Mais en même temps, elle souligne que ce n'est pas tout noir ou tout blanc, car les productions locales bénéficient également des compétences et des membres d'équipes qui ont acquis une expérience précieuse sur les tournages américains.

Les tracas des grosses productions

M. Blondin, qui travaille principalement avec des productions américaines, note pour sa part qu'il est de plus en plus difficile de trouver des lieux pouvant accueillir des productions de plus en plus grosses - qui peuvent comprendre 20 remorques et plus de 100 collaborateurs.
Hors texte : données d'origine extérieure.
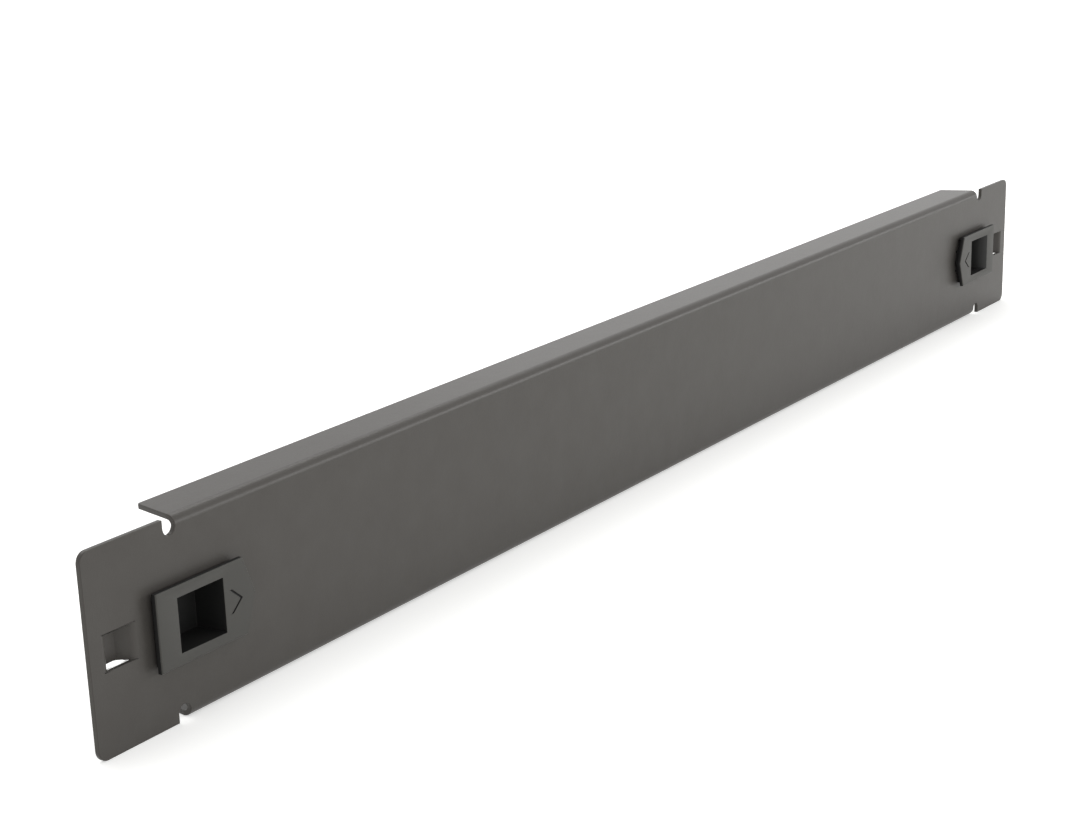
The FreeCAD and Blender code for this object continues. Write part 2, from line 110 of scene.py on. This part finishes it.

Il dit se donner beaucoup de mal pour réduire les tracas pour les entreprises locales et les résidants, notamment en commandant des paniers-cadeaux haut de gamme pour chacun des invités d'un hôtel, en louant des navettes pour transporter des résidants ayant perdu leur place de stationnement ou en acceptant d'effectuer des réparations électriques dans une école louée en tant que plateau de tournage.

En fin de compte, affirme-t-il, les citoyens apprécient généralement le processus, mais il est de plus en plus difficile de les convaincre à l'avance.

Selon M. Blondin, malgré toute l'aide d'une équipe de la Ville de Montréal et du BCTQ, il devient de plus en plus difficile d'obtenir des permis de tournage en raison de craintes liées au stationnement, aux fermetures de rues et autres inconvénients.

Pour cette raison, explique-t-il, il est peu probable que Montréal accueille le tournage d'un film d'action majeur comme Terminator ou Mission impossible, car de nombreuses autorités hésitent à accepter d'importantes fermetures de rues ou l'utilisation de certaines infrastructures.

Il espère que les gens se souviendront qu'au bout du compte, des prises de vues cinématographiques et télévisuelles donnent un produit apprécié par des millions de personnes et que chaque production fournit des centaines d'emplois aux Québécois.

«Vous devez vous rappeler que nous nourrissons des familles», a-t-il affirmé. «Vous devez être prêt à faire des sacrifices pour l'économie afin que les gens puissent gagner leur vie.»